In government crash testing, the Expedition received four stars out of five overall, including four stars in frontal impacts and five stars in side impacts.
Behind the Wheel
The 2014 Ford Expedition is no sports car, but it doesn't wallow and lean the way SUVs of the 1980s and 1990s used to. Part of the improvement can be credited to the Expedition's independent rear suspension, a design that allows the two rear wheels to move up and down independently. Additional credit is due to the available auto-leveling rear suspension that helps minimize rear-end sag.
On the road, the Expedition's steering feel is heavy but not laboriously so. The ride is smooth and the cabin quiet, but if you catch a strong crosswind, you'll have to hold on to the steering wheel or make quick course corrections. Although not nearly as powerful as the V8 engines found in the Sequoia and Armada, the Expedition's V8 still has more than enough muscle to move a full load of passengers and gear without worry.
For city driving, the Expedition is at its worst. Its huge size is not conducive to small parking spaces or tight parallel parking maneuvers.

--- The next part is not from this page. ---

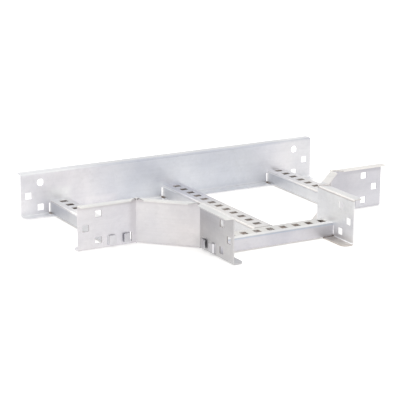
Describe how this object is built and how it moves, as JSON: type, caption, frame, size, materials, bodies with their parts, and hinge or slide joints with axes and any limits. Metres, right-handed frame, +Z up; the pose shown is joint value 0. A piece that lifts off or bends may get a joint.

The parking sensors, rear backup camera and integrated blind-zone mirrors greatly help with docking.
Other Cars to Consider
Chevrolet Tahoe -- The Tahoe has slightly more power and gets slightly better fuel economy than the Expedition, but its rear seats don't fold flush into the floor and don't offer as much legroom.
Nissan Armada -- The Armada has a much more powerful V8 engine, but its resale and fuel economy figures lag behind the Expedition, and it doesn't offer an extended model.
Toyota Sequoia -- The Sequoia offers two V8 engine options and has better resale value than the Expedition. The Expedition, however, can tow more weight, offers more creature comforts and has a lower base price than the Sequoia.
While we love the rich interior and elegant exterior of the King Ranch trim, we know the $50,000-plus price tag won't fit into most family budgets. For this reason, we think a nicely equipped XLT is the best choice.